• Task objective
Of the lines below, count those containing the word "Identity". Reply with the number alone.

(3D code data)
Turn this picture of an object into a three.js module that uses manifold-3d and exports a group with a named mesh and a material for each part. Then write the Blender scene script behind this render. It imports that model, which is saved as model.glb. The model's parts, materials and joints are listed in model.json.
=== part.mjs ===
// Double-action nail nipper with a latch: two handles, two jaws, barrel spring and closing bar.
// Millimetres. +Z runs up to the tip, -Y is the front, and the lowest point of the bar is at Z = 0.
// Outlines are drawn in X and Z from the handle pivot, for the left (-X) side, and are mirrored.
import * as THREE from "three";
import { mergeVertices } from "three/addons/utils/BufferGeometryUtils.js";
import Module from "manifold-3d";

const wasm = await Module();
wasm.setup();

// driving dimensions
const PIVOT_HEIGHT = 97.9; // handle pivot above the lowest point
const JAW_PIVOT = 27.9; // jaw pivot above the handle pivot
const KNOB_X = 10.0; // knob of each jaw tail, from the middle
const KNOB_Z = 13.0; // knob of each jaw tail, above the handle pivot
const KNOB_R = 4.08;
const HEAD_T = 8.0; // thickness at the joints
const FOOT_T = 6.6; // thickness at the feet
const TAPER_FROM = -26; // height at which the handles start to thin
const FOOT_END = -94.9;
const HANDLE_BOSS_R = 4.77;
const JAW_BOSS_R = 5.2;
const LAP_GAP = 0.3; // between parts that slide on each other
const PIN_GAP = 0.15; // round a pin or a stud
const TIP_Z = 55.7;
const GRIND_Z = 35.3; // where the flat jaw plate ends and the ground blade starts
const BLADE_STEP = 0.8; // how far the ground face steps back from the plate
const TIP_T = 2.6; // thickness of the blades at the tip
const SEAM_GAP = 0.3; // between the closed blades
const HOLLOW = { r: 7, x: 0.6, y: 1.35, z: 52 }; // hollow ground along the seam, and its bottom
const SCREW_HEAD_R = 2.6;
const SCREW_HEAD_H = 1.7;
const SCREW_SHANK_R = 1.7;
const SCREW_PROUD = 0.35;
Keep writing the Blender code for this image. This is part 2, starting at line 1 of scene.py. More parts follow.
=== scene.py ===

...

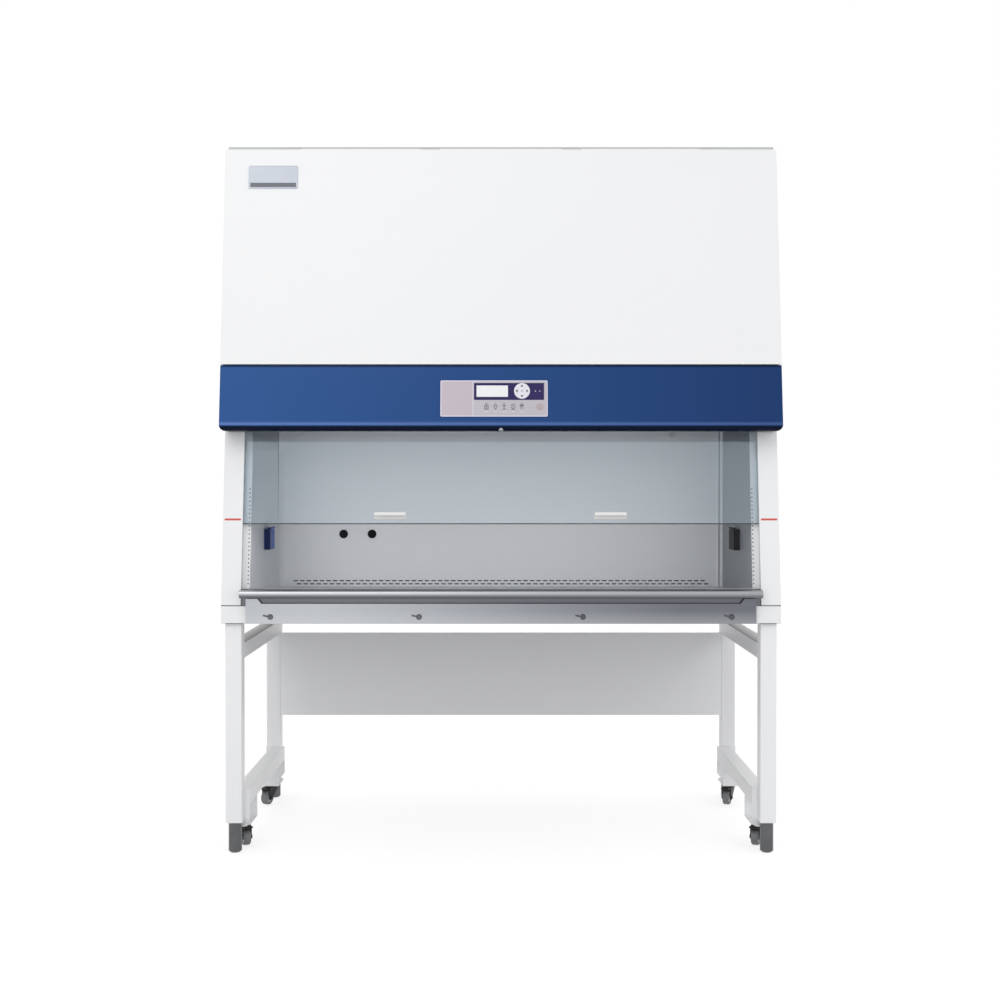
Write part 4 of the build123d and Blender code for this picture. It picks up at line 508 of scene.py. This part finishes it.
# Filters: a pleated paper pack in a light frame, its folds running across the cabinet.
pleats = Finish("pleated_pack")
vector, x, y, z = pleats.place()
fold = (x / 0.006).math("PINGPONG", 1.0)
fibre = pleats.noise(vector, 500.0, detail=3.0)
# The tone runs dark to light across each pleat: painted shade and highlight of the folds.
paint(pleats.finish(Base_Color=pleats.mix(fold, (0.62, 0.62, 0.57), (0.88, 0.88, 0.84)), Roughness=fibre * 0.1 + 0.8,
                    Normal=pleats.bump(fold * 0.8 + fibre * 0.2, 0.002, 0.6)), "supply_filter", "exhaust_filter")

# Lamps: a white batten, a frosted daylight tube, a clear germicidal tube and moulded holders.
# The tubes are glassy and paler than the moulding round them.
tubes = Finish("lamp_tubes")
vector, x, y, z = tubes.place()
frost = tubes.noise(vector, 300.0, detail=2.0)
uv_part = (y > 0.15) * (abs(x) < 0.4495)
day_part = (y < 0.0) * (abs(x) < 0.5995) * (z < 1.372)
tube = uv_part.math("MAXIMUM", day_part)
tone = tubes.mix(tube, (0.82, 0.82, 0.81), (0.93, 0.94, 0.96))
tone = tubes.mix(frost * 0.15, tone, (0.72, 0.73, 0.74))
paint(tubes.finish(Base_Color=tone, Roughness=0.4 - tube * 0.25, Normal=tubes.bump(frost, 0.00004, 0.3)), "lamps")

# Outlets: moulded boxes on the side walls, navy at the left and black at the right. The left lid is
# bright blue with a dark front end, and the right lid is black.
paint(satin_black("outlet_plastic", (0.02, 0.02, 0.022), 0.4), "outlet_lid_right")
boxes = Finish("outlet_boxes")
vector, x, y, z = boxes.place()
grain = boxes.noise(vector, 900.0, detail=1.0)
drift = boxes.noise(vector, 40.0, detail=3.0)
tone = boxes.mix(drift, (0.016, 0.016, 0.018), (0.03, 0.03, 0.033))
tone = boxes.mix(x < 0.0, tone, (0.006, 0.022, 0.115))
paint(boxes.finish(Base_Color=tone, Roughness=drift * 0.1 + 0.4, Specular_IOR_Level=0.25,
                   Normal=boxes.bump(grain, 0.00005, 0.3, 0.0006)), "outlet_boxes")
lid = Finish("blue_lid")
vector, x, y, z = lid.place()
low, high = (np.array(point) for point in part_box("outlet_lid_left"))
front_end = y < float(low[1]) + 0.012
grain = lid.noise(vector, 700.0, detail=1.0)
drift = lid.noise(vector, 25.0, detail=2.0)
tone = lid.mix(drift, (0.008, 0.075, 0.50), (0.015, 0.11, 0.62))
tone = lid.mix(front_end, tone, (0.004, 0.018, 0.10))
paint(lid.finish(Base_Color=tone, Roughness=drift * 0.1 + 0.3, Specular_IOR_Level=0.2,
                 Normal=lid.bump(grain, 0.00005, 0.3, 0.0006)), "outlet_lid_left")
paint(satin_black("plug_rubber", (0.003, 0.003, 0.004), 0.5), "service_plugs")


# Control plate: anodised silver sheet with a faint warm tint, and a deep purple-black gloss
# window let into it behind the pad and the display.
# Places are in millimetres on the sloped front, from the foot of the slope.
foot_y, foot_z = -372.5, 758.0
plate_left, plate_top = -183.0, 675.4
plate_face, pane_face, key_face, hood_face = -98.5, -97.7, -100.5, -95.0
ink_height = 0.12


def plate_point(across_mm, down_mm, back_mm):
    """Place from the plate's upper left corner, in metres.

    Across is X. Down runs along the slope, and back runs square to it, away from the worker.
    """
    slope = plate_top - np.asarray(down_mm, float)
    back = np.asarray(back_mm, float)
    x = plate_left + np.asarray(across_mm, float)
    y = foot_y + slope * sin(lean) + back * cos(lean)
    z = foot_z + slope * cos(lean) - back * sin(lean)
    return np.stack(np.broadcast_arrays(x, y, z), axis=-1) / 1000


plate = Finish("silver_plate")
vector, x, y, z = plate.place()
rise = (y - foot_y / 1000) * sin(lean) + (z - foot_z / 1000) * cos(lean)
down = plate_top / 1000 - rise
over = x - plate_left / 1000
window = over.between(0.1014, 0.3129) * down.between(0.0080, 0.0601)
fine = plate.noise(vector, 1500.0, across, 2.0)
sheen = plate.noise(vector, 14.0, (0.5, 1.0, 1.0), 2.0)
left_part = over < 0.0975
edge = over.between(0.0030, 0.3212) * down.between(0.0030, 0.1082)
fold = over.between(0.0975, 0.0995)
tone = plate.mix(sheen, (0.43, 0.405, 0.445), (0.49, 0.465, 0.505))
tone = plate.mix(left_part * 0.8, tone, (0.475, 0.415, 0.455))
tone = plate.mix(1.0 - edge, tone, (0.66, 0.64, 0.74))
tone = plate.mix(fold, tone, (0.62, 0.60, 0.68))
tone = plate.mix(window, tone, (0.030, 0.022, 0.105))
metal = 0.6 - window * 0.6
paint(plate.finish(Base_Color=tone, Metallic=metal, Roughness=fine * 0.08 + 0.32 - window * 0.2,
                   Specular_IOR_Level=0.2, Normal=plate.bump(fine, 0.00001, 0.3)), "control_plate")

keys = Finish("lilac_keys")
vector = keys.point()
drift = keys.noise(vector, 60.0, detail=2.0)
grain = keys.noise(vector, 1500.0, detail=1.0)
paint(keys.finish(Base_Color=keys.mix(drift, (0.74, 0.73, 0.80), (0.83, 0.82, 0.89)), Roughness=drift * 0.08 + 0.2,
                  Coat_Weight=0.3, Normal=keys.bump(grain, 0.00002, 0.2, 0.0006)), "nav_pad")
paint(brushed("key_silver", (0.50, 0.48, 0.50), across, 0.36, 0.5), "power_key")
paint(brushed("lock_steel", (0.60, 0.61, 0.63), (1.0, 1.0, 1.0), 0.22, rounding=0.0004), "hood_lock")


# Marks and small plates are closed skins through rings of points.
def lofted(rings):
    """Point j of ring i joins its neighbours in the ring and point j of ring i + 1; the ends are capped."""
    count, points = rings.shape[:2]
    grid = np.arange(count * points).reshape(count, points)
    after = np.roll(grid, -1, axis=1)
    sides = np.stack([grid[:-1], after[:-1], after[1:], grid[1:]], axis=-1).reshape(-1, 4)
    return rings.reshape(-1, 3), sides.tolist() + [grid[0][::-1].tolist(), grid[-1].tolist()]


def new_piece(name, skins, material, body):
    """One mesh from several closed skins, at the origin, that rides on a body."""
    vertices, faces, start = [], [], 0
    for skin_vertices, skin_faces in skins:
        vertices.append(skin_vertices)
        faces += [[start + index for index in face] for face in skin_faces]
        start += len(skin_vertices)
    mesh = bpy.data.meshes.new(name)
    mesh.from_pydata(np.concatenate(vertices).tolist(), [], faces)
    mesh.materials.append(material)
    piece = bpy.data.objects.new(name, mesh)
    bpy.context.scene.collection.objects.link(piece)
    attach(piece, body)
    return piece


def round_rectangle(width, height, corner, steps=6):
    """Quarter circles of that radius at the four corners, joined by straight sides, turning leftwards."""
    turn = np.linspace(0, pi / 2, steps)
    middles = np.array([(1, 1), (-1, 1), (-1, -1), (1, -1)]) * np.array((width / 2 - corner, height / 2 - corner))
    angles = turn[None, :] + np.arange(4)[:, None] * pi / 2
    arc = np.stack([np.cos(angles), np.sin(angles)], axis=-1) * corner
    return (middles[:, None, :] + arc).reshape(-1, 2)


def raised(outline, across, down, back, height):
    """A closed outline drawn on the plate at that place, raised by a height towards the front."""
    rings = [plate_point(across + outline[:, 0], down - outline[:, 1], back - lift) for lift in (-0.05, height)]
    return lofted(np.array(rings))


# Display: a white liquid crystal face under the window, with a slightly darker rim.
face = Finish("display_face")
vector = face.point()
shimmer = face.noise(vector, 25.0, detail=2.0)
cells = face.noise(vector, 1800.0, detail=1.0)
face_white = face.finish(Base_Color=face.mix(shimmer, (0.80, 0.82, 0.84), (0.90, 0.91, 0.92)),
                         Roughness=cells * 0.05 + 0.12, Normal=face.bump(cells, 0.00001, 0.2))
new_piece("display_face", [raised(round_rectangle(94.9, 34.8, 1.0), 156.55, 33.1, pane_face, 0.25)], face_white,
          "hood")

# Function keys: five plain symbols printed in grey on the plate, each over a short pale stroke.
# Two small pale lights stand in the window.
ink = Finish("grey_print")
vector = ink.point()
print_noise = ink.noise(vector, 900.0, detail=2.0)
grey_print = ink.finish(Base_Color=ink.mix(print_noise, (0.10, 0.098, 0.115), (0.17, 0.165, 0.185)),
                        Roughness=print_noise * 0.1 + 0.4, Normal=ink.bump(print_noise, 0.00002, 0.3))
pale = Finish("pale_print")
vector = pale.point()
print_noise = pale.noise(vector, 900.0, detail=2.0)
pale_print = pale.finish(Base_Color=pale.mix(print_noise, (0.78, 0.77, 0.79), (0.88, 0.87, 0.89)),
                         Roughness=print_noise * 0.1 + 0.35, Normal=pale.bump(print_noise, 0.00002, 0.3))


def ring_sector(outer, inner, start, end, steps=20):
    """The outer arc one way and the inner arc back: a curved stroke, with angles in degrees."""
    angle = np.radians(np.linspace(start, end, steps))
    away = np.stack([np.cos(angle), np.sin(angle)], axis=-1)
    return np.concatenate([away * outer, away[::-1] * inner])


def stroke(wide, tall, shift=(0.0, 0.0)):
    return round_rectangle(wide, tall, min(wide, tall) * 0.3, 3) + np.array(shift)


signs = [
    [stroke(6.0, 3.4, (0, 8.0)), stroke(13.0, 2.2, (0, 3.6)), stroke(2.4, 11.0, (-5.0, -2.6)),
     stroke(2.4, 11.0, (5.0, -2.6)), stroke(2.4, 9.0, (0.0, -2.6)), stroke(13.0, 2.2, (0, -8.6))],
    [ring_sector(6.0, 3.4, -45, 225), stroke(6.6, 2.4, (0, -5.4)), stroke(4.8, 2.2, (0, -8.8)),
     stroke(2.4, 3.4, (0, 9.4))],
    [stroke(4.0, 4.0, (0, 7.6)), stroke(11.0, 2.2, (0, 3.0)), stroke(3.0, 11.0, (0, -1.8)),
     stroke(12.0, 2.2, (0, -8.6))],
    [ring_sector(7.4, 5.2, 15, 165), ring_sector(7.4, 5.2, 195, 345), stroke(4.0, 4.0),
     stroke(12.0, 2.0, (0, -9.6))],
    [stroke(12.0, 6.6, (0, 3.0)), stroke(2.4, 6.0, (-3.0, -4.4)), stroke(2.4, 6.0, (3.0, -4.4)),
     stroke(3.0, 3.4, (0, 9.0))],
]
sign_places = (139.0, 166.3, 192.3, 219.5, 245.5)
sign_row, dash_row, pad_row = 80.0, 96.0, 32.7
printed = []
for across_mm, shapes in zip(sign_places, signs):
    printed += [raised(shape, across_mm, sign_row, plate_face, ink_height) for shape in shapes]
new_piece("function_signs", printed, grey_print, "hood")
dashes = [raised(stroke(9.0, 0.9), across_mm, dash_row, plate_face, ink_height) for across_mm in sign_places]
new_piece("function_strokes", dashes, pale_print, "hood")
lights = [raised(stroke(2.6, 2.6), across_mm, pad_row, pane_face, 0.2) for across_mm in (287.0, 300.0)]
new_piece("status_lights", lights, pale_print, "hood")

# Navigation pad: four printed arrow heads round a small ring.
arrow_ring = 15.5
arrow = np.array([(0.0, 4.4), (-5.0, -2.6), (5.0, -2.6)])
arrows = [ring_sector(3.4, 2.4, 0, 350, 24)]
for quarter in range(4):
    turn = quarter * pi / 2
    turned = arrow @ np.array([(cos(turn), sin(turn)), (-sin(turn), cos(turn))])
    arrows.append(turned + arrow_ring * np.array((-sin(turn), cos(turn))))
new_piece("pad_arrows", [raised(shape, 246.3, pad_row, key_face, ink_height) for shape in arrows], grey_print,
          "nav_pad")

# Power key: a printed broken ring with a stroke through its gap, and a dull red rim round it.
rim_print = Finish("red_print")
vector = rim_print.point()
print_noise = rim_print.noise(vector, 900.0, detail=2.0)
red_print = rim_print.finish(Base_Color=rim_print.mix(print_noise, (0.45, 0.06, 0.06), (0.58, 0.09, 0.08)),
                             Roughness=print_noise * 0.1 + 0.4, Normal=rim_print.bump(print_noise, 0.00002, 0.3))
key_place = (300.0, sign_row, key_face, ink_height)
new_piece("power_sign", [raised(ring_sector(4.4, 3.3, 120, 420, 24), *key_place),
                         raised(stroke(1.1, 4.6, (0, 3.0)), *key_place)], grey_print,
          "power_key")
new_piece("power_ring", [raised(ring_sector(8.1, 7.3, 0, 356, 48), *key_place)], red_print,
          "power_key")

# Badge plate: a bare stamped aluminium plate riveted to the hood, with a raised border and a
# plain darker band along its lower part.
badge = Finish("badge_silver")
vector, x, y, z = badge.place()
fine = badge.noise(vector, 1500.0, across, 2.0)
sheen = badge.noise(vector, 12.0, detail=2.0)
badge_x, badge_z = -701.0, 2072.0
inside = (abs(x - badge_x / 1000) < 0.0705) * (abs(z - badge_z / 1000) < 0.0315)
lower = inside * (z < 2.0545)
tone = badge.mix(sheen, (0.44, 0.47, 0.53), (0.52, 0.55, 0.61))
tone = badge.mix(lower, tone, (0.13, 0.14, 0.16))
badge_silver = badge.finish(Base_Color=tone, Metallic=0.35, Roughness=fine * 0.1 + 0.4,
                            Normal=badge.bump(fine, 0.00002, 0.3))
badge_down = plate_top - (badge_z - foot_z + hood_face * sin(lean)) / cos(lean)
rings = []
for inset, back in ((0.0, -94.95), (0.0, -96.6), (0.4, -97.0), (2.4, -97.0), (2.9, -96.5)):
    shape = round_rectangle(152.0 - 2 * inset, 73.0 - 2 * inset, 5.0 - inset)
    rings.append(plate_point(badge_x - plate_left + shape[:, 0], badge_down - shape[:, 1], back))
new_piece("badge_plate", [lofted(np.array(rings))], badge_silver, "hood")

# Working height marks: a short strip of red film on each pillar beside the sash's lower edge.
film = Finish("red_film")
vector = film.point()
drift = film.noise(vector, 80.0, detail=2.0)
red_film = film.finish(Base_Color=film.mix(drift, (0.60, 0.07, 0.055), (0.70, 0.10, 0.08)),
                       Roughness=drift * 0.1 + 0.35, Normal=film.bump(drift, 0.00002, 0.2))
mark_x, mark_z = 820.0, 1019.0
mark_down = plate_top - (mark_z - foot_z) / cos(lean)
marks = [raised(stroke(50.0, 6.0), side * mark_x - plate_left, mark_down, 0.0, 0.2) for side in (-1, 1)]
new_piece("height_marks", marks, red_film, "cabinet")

---

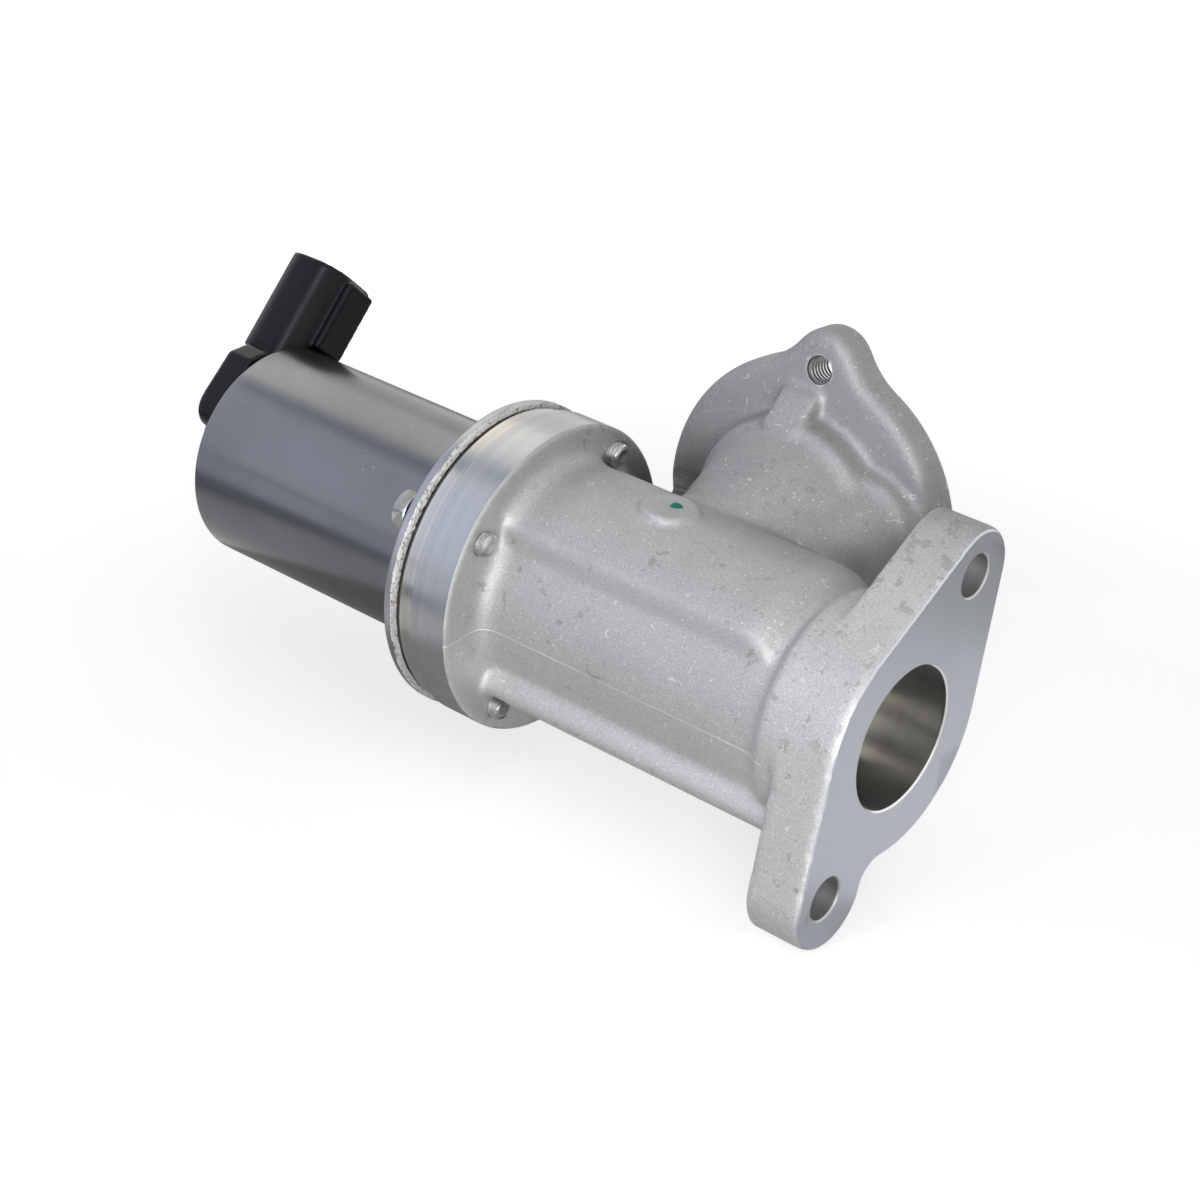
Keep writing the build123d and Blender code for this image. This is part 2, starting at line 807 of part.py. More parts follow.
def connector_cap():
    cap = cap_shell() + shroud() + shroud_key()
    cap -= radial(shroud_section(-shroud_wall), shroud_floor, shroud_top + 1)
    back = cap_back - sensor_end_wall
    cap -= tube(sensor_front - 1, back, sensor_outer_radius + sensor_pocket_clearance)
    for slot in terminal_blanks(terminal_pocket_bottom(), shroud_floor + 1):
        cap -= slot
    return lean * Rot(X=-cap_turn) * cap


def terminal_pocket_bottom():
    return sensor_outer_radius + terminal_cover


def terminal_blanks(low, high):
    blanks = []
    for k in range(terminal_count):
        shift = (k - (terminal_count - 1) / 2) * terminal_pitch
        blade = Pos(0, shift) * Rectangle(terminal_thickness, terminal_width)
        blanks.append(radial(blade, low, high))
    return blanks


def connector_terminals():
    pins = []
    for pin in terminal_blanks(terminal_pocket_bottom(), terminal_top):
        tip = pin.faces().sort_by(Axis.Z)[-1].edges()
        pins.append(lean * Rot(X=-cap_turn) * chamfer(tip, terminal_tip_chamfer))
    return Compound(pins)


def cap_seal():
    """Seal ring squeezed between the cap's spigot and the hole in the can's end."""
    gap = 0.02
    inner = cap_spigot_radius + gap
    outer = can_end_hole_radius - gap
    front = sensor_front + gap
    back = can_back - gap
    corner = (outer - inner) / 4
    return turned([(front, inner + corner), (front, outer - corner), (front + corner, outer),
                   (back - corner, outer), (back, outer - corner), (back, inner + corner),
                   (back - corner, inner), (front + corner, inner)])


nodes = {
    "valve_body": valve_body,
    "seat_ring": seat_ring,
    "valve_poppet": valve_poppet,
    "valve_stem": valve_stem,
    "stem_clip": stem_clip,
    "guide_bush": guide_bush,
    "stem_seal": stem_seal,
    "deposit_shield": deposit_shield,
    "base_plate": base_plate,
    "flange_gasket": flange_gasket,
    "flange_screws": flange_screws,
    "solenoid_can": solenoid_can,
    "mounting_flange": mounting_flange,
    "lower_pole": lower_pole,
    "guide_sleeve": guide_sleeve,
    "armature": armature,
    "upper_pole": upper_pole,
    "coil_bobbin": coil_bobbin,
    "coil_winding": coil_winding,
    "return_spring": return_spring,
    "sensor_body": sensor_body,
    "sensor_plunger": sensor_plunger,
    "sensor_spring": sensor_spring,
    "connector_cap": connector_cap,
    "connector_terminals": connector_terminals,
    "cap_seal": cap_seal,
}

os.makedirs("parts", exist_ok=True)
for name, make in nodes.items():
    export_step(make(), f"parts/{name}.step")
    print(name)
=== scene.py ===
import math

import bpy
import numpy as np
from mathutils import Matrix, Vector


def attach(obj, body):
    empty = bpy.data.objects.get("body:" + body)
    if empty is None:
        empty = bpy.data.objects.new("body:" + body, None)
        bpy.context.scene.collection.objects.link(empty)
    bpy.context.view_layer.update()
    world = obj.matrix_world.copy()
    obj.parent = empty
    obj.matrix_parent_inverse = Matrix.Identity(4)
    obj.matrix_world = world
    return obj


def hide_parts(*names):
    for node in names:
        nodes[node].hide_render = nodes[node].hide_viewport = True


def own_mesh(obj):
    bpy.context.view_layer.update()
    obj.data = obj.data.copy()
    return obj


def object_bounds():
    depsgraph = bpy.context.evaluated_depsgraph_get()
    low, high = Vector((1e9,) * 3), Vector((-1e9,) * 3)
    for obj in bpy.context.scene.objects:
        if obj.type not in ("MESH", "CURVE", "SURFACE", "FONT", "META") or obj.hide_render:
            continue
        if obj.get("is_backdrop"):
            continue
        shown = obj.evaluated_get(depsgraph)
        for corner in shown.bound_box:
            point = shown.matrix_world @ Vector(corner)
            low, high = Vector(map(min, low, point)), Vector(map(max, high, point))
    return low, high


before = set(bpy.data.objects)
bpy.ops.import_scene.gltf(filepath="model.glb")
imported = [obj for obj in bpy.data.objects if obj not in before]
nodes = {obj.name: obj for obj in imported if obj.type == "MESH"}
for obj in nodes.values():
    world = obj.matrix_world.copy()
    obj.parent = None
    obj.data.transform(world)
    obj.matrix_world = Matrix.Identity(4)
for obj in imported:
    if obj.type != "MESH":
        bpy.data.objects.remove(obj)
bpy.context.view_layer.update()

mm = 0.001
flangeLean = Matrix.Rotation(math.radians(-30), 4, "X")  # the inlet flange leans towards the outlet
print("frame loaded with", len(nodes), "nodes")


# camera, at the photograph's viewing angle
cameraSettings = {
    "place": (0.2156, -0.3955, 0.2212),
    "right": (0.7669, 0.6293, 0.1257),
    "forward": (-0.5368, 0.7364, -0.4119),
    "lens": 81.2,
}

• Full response
2